Todos os Mortos é o último de uma safra de filmes nacionais que voltam o olhar para o horror —figurativo e literal— da escravidão e suas cicatrizes históricas. Começou com Vazante (2017), de Daniela Thomas, que retrata a escravidão em uma fazenda mineira em 1821 pelo olhar de Beatriz, garota branca de 12 anos, e que foi tachado de racista por apresentar os personagens escravizados sem subjetividade (não tinham nomes ou falas). Na sequência, houve O Nó do Diabo (2017), longa de terror de Ramon Porto Mota, Gabriel Martins, Ian Abé e Jhésus Tribuzi, que conta os horrores ao longo de 200 anos em uma fazenda canavieira.
Em dezembro, O Juízo, que trata literalmente dos fantasmas da escravidão no Brasil atual, chegou aos cinemas. Com roteiro de Fernanda Torres e direção de Andrucha Waddington, o filme faz um acerto de contas entre um negro escravizado e a família de seus algozes.
Caetano Gotardo considera que a revisitação desse período é um eco das recentes discussões sobre racismo e classe social no país. “Esses debates ficaram mais complexas e mais presentes no cotidiano. Além disso, temos as produções de realizadores negros, que pautam essas questões, tornando-se mais relevantes, possibilitando a construção de outros imaginários, diz.
Duas das obras que são destaque da 23ª Mostra de Cinema de Tiradentes, que acontece na cidade mineira até o dia 1º de fevereiro, são exemplo disso. Um dia com Jerusa, longa de estreia de Viviane Ferreira, jovem negra da periferia de Salvador, mostra a formação de laços afetivos a partir de uma ancestralidade compartilhada. O encontro se dá quando Silvia, uma jovem pesquisadora de mercado bate à porta da solitária Jerusa, que se prepara para a celebração do aniversário de 77 anos. Jerusa conta à jovem histórias de sua vida e de seus antepassados, incluindo a época em que eles eram marcados com ferro e brasa como símbolo de propriedade, e Silvia tem visões mediúnicas dos seus próprios ancestrais. O outro filme realçado na Mostra é Egum, um curta de terror dirigido por Yuri Costa sobre o genocídio da população negra, que remonta aos séculos de escravidão no Brasil. Ambas produções têm equipes majoritariamente negras, desde a direção e o roteiro até funções como fotografia, direção de arte, figurino e som.

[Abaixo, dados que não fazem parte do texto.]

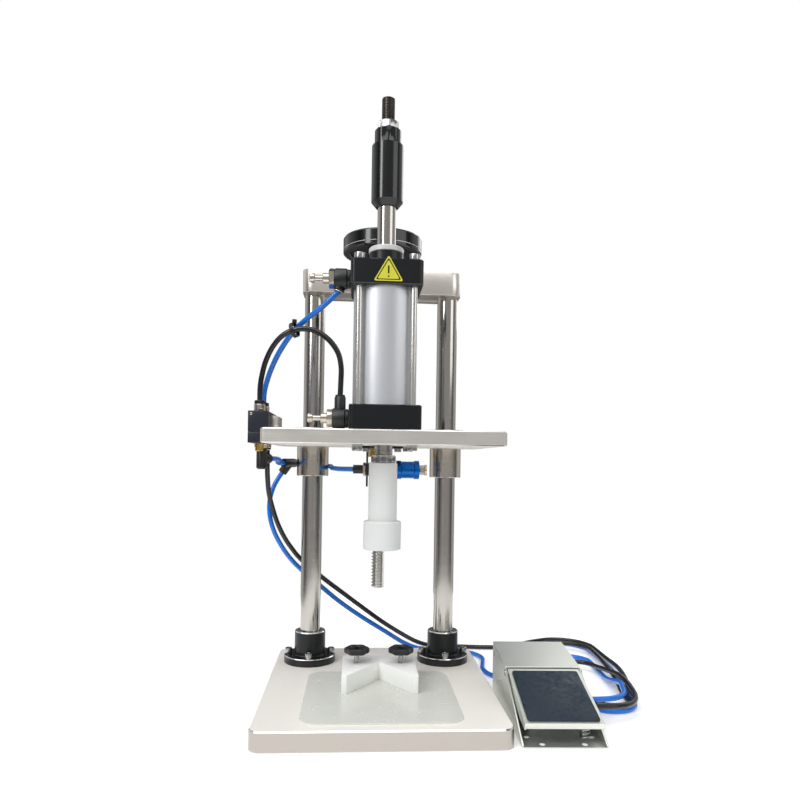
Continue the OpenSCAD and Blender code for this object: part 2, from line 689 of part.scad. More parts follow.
// Outer shape of the loose loops: a long ring with a narrow front end and a wide back end
coil_h = 13;
function arc(centre, r, from, to, n = 24) =
    [for (i = [0:n]) let (a = from + (to - from) * i / n) centre + r * [cos(a), sin(a)]];
module egg(front, front_r, back, back_r) {
    way = back - front;
    a = acos((front_r - back_r) / norm(way));
    translate(front) rotate(atan2(way[1], way[0]))
        polygon(concat(arc([0, 0], front_r, a, 360 - a), arc([norm(way), 0], back_r, -a, a)));
}
module hose_coil() {
    color("steelblue") at(foot_shift, 0, 0) linear_extrude(coil_h) difference() {
        egg([257, -52], 33, [272, 200], 50);
        egg([257, -48], 20, [254, 70], 17);
    }
}

// ---- foot valve ------------------------------------------------------------
pedal_front = [base_w / 2 + 47.5, -137, 0];
pedal_hinge_y = 92;
pedal_hinge_z = 43;
cover_l = 78;
module foot_valve_frame() { translate(pedal_front) rotate(-pedal_turn) children(); }
// Side wall outline in the foot valve's own length and height
module side_outline() {
    polygon([[0, 0], [pedal_l, 0], [pedal_l, pedal_h - sheet_t], [pedal_l - cover_l, pedal_h - 7 - sheet_t], [0, 3]]);
}
module pedal_tray() {
    color("silver") foot_valve_frame() difference() {
        union() {
            at(-pedal_w / 2, 0, 0) cube([pedal_w, pedal_l, sheet_t]);
            for (x = [-pedal_w / 2, pedal_w / 2 - sheet_t]) translate([x, 0, 0])
                rotate([90, 0, 90]) linear_extrude(sheet_t) side_outline();
        }
        for (s = sides) {
            at(s * 20.5, 7, -1) cylinder(d = 5.5, h = 4);
            at(s * 32, 24, -1) cylinder(d = 5.5, h = 4);
            at(s * 28, pedal_l - 8, -1) cylinder(d = 5.5, h = 4);
        }
        along_x(-pedal_w / 2 - 1, pedal_hinge_y, pedal_hinge_z) cylinder(d = 4, h = pedal_w + 2);
        for (y = ports_y) along_x(pedal_w / 2 - 3, y, port_z) cylinder(d = 10, h = 4);
    }
}
module pedal_cover() {
    color("silver") foot_valve_frame() {
        at(0, pedal_l - cover_l, pedal_h - 7 - sheet_t) rotate([atan(7 / cover_l), 0, 0])
            at(-pedal_w / 2, 0, 0) cube([pedal_w, cover_l, sheet_t]);
        at(-pedal_w / 2 + sheet_t, pedal_l - sheet_t, sheet_t) cube([pedal_w - 2 * sheet_t, sheet_t, pedal_h - 4]);
    }
}
valve_top_z = 25;
port_z = 19;
ports_y = [60, 80];
button_y = 76;
button_d = 8;
button_top = 39.8;
module pedal_valve() {
    color("lightgray") foot_valve_frame() difference() {
        at(-24, 50, sheet_t) cube([60, 42, valve_top_z - sheet_t]);
        for (y = ports_y) along_x(28, y, port_z) cylinder(d = 9, h = 12);
        at(0, button_y, 6) cylinder(d = button_d + 2 * run_gap, h = 30);
    }
}
module pedal_plunger() {
    color("goldenrod") foot_valve_frame() at(0, button_y, 10) cylinder(d = button_d, h = button_top - 10);
}
module pedal_fittings() {
    color([0.1, 0.1, 0.11]) foot_valve_frame() for (y = ports_y) {
        along_x(29, y, port_z) cylinder(d = 9, h = 13);
        along_x(41.5, y, port_z) cylinder(d = 11, h = 6.5);
    }
}
module pedal_pin() {
    color("silver") foot_valve_frame() along_x(-pedal_w / 2 - 1, pedal_hinge_y, pedal_hinge_z)
        cylinder(d = 4, h = pedal_w + 2);
}
spring_at = [24, 19];
spring_h = 23;
module pedal_spring() {
    color("silver") foot_valve_frame() at(spring_at[0], spring_at[1], sheet_t) ring(11, 8, spring_h);
}
// The pedal's own frame has its origin on the hinge axis; it slopes down to the front
pedal_slope = 15;
pedal_plate_w = pedal_w - 2 * sheet_t - 2;
treadle_l = 92;
module treadle_frame() {
    foot_valve_frame() translate([0, pedal_hinge_y, pedal_hinge_z]) rotate([pedal_slope, 0, 0]) children();
}
module pedal_plate() {
    color("silver") difference() {
        treadle_frame() {
            at(-pedal_plate_w / 2, -treadle_l, 2.5) cube([pedal_plate_w, treadle_l + 2, sheet_t]);
            for (x = [-pedal_plate_w / 2, pedal_plate_w / 2 - sheet_t]) at(x, -treadle_l, 0)
                rotate([90, 0, 90]) linear_extrude(sheet_t)
                    polygon([[0, -3], [0, 3], [treadle_l, 3], [treadle_l + 4, 0], [treadle_l, -5], [20, -6]]);
            at(-pedal_plate_w / 2, -treadle_l, -2) cube([pedal_plate_w, sheet_t, 5]);
        }
        foot_valve_frame() along_x(-pedal_w / 2 - 1, pedal_hinge_y, pedal_hinge_z)
            cylinder(d = 4 + 2 * run_gap, h = pedal_w + 2);
    }
}
module pedal_pad() {
    color([0.12, 0.13, 0.17]) treadle_frame()
        at(0, -treadle_l / 2 - 0.5, 2.5 + sheet_t) rounded_plate(70, treadle_l - 7, 1.5, 3);
}

base_plate();
base_mat();
foot_flanges();
columns();
top_beam();
frame_screws();
bearing_housing();
screw_bearings();
v_block();
clamp_studs();
left_knob();
right_knob();
lead_screw();
handwheel();
carriage_plate();
guide_bushes();
screw_nut();
carriage_screws();
lower_cap();
cylinder_tube();
upper_cap();
tie_rods();
bumper_ring();
piston_rod();
piston();
stroke_sleeve();
rod_nuts();
capping_head();
upper_controller();
upper_needle();
lower_controller();
lower_needle();
carriage_valve();
valve_rail();
valve_fittings();
silencers();
elbow_fitting();
tee_fitting();
hose_bracket();
bulkhead_fitting();
slide_valve();
slide_sleeve();
outlet_hose();
return_hose();
link_hoses();
supply_hose();
signal_hose();
hose_coil();
pedal_tray();
pedal_cover();
pedal_valve();
pedal_plunger();
pedal_fittings();
pedal_pin();
pedal_spring();
pedal_plate();
pedal_pad();
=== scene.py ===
"""Looks of a bench capping press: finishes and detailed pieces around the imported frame."""
import logging
import math
from dataclasses import dataclass, field
from enum import Enum
from typing import Callable, Optional, Sequence

import bmesh
import bpy
from mathutils import Matrix, Vector


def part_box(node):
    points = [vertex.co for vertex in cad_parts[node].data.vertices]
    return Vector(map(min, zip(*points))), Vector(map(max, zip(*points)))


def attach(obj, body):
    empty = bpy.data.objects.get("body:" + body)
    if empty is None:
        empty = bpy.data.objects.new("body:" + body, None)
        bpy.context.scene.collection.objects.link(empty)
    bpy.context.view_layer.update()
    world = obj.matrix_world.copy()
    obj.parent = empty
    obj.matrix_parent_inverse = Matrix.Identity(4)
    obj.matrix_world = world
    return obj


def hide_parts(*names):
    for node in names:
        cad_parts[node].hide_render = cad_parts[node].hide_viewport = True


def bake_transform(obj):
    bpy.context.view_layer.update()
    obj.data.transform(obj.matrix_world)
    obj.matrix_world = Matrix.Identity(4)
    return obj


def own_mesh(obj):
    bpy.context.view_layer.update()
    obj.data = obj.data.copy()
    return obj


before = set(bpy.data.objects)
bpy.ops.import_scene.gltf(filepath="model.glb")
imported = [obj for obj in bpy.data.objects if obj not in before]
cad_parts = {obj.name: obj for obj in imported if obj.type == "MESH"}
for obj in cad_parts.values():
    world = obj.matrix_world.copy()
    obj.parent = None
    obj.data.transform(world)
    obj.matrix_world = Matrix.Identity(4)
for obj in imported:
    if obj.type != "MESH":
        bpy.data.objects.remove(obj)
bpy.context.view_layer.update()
LOG = logging.getLogger("capping_press")
MM = 0.001
Point = Sequence[float]
Profile = Sequence[tuple[float, float]]


def box_mm(node: str) -> tuple[Vector, Vector]:
    """Gives a CAD node's corners in millimetres.

    Args:
        node: The CAD node's name.

    Returns:
        The lowest and the highest corner.
    """
    low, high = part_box(node)
    return low / MM, high / MM


def middle(node: str) -> Vector:
    """Gives the middle of a CAD node's box in millimetres."""
    low, high = box_mm(node)
    return (low + high) / 2


# ---- finishes ----


def linear(hex_colour: str) -> tuple[float, float, float, float]:
    """Turns an sRGB hex colour into a linear RGBA colour.

    Args:
        hex_colour: Six hex digits.

    Returns:
        Linear red, green, blue and an alpha of 1.
    """
    values = [int(hex_colour[i:i + 2], 16) / 255 for i in (0, 2, 4)]
    lin = [v / 12.92 if v <= 0.04045 else ((v + 0.055) / 1.055) ** 2.4 for v in values]
    return (lin[0], lin[1], lin[2], 1.0)


def add(tree: bpy.types.NodeTree, kind: str, settings: Optional[dict] = None,
        inputs: Optional[dict] = None) -> bpy.types.Node:
    """Adds a node, sets it and links it.

    Args:
        tree: The node tree.
        kind: The node's type name.
        settings: Attribute names with their values.
        inputs: Socket names or numbers with a value or the output socket to link.

    Returns:
        The new node.
    """
    node = tree.nodes.new(kind)
    for name, value in (settings or {}).items():
        setattr(node, name, value)
    for name, value in (inputs or {}).items():
        if isinstance(value, bpy.types.NodeSocket):
            tree.links.new(value, node.inputs[name])
        else:
            node.inputs[name].default_value = value
    return node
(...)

No caso de Todos os Mortos, o objetivo dos diretores era explorar o racismo estrutural. “Essa sensação de que a estrutura social que surgiu naquele momento ainda é presente na sociedade em que vivemos hoje”, diz Gotardo. O filme que concorre à maior honraria da Berlinale nasceu como ideia em 2012 e virou roteiro em 2013. “A situação do Brasil reforçou esse impulso de fazer um filme como esse. A reação contrária à Lei das Domésticas [Lei Complementar 150, de junho de 2015], por exemplo, que garantia os direitos trabalhistas devidos às empregadas, foi um desses momentos, foi um marco muito presente no início das discussões sobre a produção”, conta o diretor.
As filmagens aconteceram durante as eleições de 2018 e o longa foi montado durante todo o ano de 2019. “De lá para cá, muitas discussões sobre raça e classe no Brasil se tornaram mais complexas. Esses temas passaram a ser discutidos no nosso dia a dia e, durante esse período, o filme praticamente se reescreveu”, diz Gotardo, que não deixa de lado a problematização sobre uma obra como essa ser assinada por dois homens brancos. “Somos dois diretores brancos lidando com questões raciais, por isso, o filme fala muito de branquitude também, do lugar da branquitude. Acho que assumimos esse lugar de fala. É aquela história de que o racismo é um problema dos brancos, porque nós inventamos ele”, afirma.